Overall, it scored a very rare 100% for all critics on Rotten Tomatoes, which made us think it had to be worth seeing! Unfortunately for us, on the back of this film, the directors have now got another movie to make so cannot attend our showing, but they are recording an ‘interview’ for us from their location in Iceland (!), which we will show after the film.

We’ll then have a free glass of wine to take us to 5.00pm, when we will show Here and Now. This returns to more traditional Keswick fare -  town girl meets country boy and they both discover there is more to the world than they thought. The director, Lisle Turner and one of the stars will be here to discuss the film afterwards.

We have had some very different films in this spot in the past and we hope these two add to our understanding of what drives new people to make a film. PLUS you get all this for the price of one film! See you there!



Monday, September 29, 2014

Three Hours - Sunday 5th October 5pm

We have a problem introducing the film this week; ‘Three Hours’ is a German film chosen with the help of one of our members who speaks German; we cant find any reviews in English! Sam argued that we should have more from Germany, which we were happy to agree with. The film has no distributor in this country so we getting a possibly unique showing!

The story is based on the 3 hours following the revelation by Martin at Munich airport that he loves Isabel. She is about to fly off to Africa; what should she do now?

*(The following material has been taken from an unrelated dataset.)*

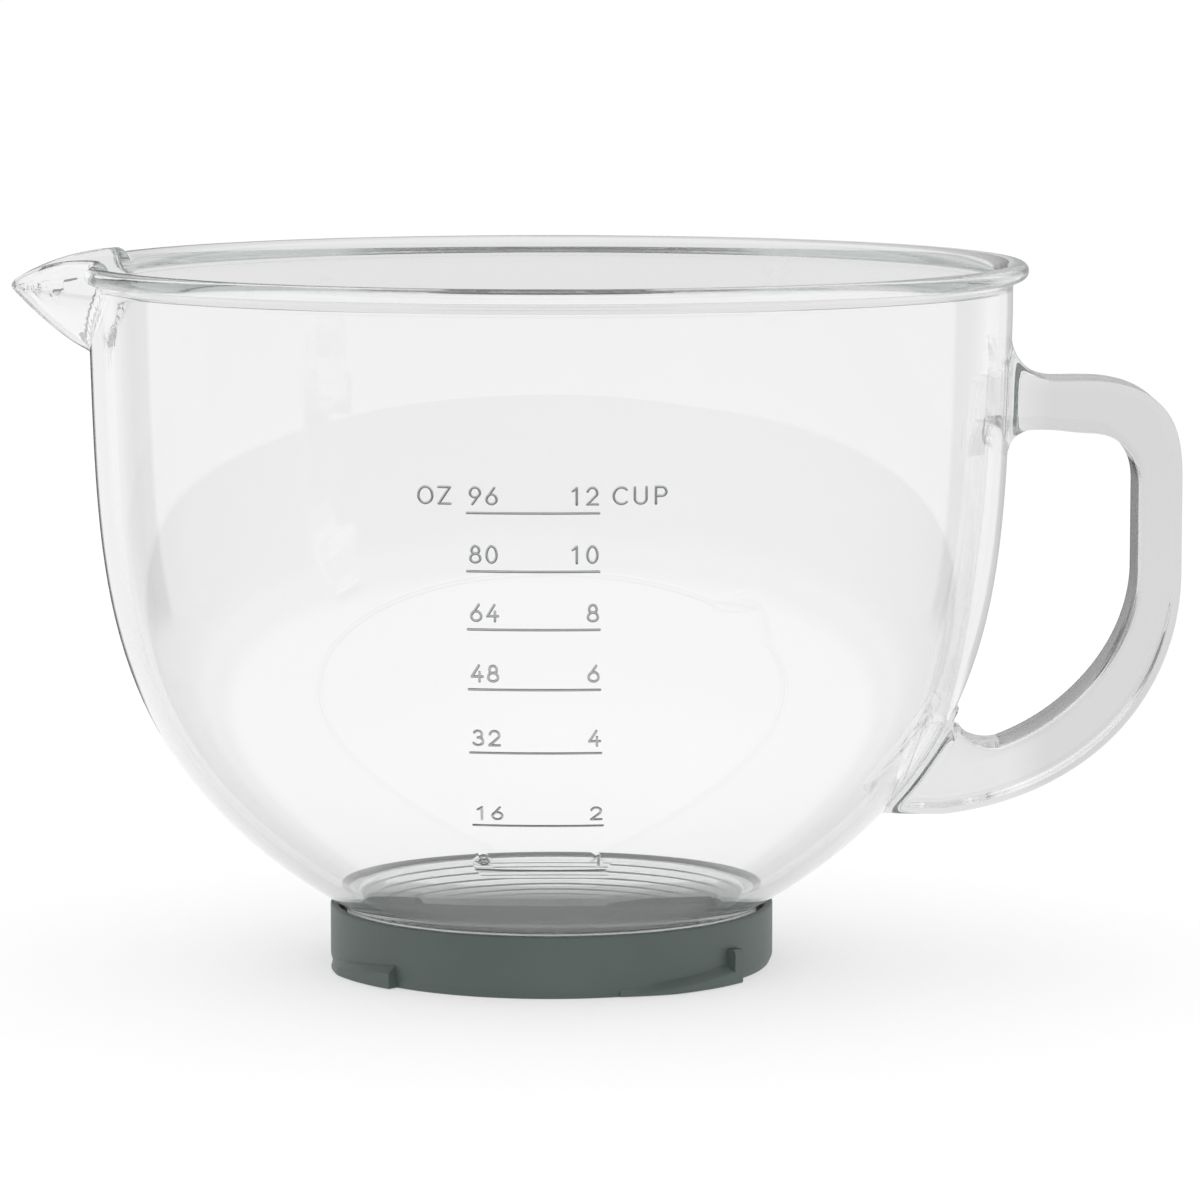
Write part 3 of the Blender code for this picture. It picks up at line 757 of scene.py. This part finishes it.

Director Boris Kunz produces an ‘off the wall’ comedy based round this, but don't expect just a ‘rom-com’; you will have to be there to see what else is on offer.

(We also struggled to find an English trailer, there is a small subtitled trailer on the distributors website)

Thursday, September 25, 2014

AGM Reminder: This Sunday 4pm

A reminder for members - the club AGM will be in the Alhambra at 4.00pm on Sunday just before the film. Please come along if you can!

Monday, September 22, 2014

The Lunchbox - Sunday 28th September 5pm

This week we have The Lunchbox, "a real charmer of a film: a wry and gently comic Mumbai-set drama with a level of quiet observation that rekindles memories of Bill Forsyth in his prime", as Geoffrey McNab says in the Independent. The Dabbawallas in Mumbai deliver lunchboxes from home to work for thousands of families every day. Ila decides to try to rekindle her marriage by sending her husband a special lunchbox, but it is delivered to the wrong man, Saajan, a lonely office worker.

The film follows the notes they send each other with the lunchboxes, as the two strangers each share their problems and hopes. First-time director Ritesh Batra has received praise from film festivals around the world (including Cannes and London). With both the leading actors also getting great reviews (‘Irrfan Khan... proves here that he may be one of the greatest living actors in the world right now’ – David Jenkins, Little White Lies), we are in for a gentle but rewarding experience.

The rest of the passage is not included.